● INSTRUCTION
Provide an exact copy of the lines from the beginning of the records through the line that includes "0.35, 0.5, 1.0, 0.01)", and of no others.

● SUPPLIED MATERIAL
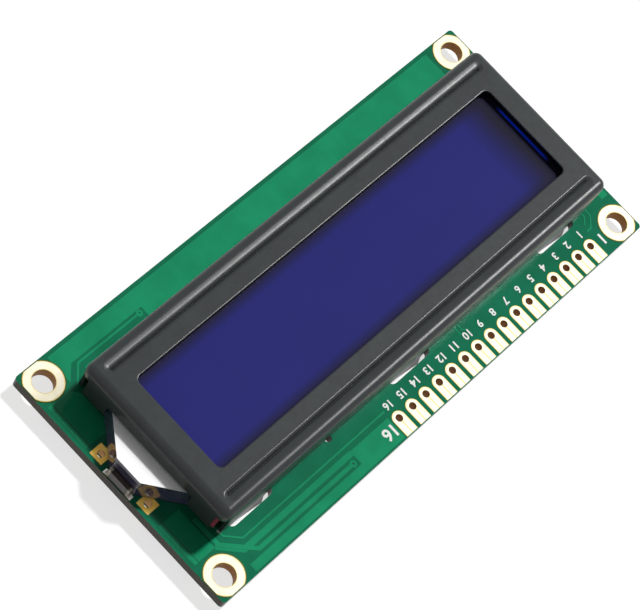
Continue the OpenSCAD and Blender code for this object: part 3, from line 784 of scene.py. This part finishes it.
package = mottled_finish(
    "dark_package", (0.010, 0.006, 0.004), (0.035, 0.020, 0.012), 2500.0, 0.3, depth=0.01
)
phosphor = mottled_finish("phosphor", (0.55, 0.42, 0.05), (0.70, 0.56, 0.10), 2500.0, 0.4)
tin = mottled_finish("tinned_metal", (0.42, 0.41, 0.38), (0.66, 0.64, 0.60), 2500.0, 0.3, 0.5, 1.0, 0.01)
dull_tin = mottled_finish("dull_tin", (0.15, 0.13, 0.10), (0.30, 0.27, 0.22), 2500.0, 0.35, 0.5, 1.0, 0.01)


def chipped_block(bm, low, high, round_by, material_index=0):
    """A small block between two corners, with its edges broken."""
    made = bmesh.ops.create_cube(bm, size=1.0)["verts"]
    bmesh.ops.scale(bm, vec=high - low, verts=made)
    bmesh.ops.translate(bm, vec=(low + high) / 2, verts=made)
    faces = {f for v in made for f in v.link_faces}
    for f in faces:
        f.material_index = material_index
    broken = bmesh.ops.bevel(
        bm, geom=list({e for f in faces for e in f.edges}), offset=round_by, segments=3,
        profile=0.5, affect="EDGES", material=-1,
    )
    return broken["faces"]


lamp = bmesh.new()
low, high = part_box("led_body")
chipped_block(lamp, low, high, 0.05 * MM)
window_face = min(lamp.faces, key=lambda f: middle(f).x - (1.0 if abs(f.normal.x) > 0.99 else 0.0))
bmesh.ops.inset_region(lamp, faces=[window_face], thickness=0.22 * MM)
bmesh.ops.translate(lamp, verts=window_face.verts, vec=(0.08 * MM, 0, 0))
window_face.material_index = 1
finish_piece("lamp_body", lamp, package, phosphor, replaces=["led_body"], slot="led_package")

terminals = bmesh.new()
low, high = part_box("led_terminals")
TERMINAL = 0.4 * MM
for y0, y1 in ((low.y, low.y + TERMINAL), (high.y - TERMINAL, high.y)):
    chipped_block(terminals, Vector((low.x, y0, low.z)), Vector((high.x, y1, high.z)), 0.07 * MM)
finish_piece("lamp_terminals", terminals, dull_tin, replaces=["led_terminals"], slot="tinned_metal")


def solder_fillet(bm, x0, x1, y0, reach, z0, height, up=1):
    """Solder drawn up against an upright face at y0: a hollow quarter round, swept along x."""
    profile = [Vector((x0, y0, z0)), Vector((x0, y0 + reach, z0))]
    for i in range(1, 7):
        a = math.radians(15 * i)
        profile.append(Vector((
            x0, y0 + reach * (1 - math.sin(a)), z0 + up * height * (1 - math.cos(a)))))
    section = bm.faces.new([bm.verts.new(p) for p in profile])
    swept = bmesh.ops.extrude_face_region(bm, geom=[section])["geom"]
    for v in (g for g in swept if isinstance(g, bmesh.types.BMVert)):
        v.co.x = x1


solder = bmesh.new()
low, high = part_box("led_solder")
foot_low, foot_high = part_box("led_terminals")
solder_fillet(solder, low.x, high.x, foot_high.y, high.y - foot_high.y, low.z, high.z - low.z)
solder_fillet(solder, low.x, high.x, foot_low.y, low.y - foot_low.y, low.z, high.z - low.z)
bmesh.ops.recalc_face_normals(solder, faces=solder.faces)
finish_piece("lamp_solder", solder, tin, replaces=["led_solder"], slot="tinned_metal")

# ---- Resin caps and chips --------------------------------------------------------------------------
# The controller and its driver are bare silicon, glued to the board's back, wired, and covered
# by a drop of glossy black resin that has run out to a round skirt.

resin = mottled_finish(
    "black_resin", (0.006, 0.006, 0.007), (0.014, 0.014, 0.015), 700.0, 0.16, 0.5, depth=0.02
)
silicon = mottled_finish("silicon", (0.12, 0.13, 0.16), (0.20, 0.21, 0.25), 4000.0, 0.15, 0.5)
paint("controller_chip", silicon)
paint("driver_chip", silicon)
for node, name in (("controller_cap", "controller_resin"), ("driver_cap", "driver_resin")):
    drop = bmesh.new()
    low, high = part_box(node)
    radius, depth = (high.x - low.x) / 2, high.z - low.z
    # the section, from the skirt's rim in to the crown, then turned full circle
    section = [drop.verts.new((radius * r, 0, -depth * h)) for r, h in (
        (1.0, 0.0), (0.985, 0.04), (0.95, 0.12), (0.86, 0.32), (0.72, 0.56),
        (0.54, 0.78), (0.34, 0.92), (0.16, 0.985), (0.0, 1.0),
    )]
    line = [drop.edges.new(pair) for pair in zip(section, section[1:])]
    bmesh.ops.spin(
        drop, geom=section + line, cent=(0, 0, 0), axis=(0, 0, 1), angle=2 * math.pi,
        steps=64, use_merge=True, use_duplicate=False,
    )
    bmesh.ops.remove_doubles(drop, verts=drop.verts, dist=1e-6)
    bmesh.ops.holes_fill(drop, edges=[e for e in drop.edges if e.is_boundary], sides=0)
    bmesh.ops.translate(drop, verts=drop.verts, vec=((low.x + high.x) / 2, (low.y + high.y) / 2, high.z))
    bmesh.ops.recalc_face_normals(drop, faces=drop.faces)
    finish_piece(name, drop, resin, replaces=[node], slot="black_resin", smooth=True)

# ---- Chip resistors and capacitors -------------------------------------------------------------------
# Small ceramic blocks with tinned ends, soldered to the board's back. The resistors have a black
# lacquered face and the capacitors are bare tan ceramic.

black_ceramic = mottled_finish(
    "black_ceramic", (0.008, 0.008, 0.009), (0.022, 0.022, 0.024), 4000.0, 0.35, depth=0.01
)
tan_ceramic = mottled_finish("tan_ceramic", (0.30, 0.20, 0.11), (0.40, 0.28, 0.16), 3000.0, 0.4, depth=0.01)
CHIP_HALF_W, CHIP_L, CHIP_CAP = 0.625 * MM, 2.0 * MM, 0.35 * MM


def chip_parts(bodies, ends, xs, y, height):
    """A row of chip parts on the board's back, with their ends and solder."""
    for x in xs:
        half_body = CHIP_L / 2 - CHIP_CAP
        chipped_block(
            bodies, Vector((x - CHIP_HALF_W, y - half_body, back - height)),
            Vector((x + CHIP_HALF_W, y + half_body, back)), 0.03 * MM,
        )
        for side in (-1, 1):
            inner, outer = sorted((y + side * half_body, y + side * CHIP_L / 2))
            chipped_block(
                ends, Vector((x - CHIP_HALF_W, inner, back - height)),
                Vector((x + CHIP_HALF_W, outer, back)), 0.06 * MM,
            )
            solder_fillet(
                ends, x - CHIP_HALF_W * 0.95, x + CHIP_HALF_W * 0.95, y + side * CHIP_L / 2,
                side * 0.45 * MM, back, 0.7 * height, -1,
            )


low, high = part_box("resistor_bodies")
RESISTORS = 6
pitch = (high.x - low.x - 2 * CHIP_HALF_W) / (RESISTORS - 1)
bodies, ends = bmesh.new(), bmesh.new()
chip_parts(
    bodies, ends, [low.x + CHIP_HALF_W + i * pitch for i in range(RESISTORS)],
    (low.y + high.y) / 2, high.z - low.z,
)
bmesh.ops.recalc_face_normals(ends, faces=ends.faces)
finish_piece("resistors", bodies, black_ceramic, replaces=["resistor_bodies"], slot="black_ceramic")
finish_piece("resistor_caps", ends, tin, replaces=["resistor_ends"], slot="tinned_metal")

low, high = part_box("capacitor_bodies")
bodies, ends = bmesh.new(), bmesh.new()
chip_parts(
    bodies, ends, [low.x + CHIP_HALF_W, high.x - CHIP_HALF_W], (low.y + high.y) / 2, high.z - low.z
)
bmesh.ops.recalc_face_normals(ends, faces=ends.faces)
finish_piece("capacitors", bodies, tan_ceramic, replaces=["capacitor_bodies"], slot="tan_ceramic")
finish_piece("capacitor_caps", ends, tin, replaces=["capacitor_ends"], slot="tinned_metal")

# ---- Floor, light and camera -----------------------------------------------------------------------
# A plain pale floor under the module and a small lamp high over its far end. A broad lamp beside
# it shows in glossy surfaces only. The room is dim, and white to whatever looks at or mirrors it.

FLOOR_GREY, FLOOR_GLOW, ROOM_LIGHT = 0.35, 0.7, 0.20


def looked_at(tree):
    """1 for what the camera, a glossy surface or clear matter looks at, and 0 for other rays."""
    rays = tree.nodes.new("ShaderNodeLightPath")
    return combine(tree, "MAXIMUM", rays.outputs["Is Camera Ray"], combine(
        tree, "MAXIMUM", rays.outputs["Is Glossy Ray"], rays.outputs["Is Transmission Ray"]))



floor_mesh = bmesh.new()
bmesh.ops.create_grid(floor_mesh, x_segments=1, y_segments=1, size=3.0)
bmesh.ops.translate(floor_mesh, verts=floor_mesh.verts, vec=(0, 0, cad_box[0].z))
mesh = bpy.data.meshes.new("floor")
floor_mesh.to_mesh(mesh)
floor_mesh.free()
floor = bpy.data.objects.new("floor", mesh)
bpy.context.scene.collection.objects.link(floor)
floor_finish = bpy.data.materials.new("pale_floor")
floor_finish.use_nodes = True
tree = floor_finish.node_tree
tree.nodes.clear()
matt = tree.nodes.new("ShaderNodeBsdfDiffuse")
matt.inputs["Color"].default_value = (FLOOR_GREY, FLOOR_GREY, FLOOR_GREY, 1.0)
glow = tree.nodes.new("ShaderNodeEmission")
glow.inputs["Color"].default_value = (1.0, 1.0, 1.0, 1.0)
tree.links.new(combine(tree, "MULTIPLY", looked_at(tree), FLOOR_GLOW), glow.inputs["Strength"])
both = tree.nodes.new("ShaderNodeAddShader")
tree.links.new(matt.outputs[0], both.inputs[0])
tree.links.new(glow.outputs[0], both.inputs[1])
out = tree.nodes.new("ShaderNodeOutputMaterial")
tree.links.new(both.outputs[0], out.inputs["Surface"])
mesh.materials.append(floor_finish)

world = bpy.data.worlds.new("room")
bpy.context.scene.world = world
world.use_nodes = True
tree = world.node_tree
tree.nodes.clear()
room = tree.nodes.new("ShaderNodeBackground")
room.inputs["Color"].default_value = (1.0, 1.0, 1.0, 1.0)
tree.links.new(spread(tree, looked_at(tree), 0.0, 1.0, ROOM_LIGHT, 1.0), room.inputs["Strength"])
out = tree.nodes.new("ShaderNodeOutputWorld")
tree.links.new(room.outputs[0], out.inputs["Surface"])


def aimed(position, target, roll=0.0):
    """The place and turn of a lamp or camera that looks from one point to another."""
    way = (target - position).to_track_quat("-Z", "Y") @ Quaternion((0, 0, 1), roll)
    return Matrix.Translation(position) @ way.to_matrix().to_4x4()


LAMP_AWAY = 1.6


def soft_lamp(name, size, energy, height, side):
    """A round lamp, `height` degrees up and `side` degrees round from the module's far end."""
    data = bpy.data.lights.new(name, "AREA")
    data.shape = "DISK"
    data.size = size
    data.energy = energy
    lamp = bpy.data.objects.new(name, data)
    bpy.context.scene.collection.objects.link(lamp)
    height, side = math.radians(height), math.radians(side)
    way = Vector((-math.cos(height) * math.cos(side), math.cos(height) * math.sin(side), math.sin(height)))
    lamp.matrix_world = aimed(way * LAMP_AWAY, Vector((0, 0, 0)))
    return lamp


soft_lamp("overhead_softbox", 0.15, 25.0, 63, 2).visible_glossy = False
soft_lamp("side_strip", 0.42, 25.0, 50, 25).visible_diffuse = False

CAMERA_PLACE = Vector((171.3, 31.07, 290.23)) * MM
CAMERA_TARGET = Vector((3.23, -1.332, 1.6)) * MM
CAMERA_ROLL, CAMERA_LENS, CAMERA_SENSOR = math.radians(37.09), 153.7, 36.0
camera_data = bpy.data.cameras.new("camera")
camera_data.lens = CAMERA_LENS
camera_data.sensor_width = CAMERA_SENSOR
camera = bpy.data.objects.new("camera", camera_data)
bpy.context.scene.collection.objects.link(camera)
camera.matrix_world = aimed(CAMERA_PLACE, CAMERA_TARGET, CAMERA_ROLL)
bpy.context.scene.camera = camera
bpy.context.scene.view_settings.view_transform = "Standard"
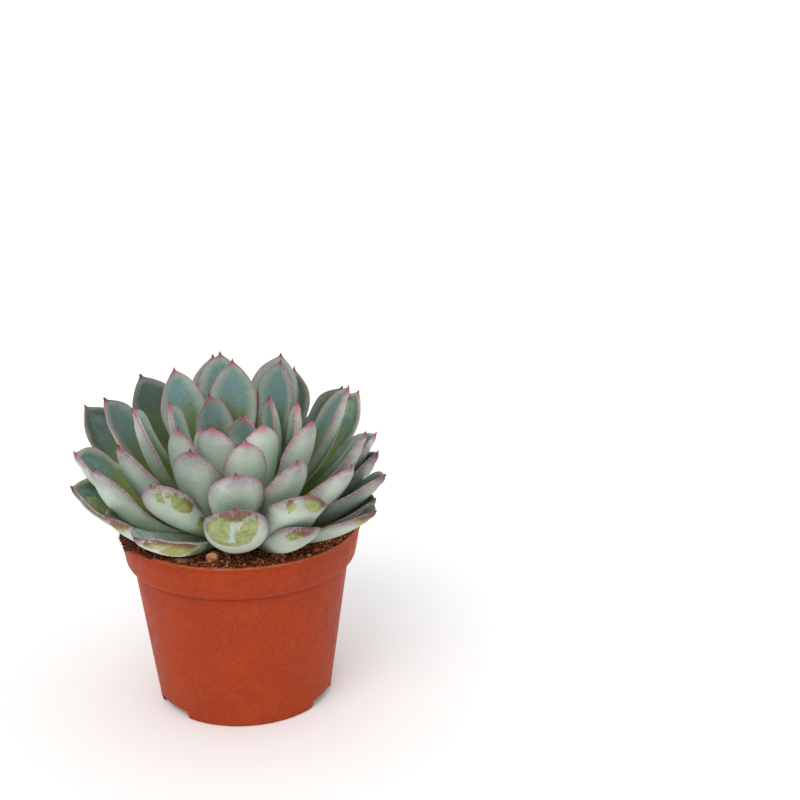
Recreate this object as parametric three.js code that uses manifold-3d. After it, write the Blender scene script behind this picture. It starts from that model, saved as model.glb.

● RESULT OF THE TASK
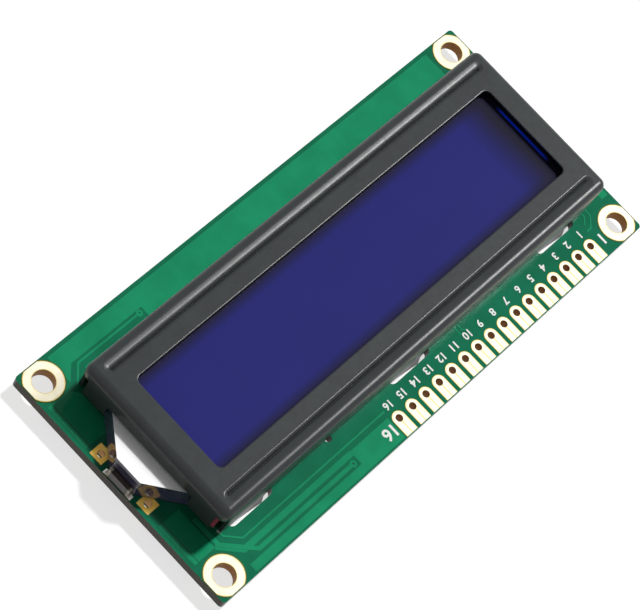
Continue the OpenSCAD and Blender code for this object: part 3, from line 784 of scene.py. This part finishes it.
package = mottled_finish(
    "dark_package", (0.010, 0.006, 0.004), (0.035, 0.020, 0.012), 2500.0, 0.3, depth=0.01
)
phosphor = mottled_finish("phosphor", (0.55, 0.42, 0.05), (0.70, 0.56, 0.10), 2500.0, 0.4)
tin = mottled_finish("tinned_metal", (0.42, 0.41, 0.38), (0.66, 0.64, 0.60), 2500.0, 0.3, 0.5, 1.0, 0.01)
dull_tin = mottled_finish("dull_tin", (0.15, 0.13, 0.10), (0.30, 0.27, 0.22), 2500.0, 0.35, 0.5, 1.0, 0.01)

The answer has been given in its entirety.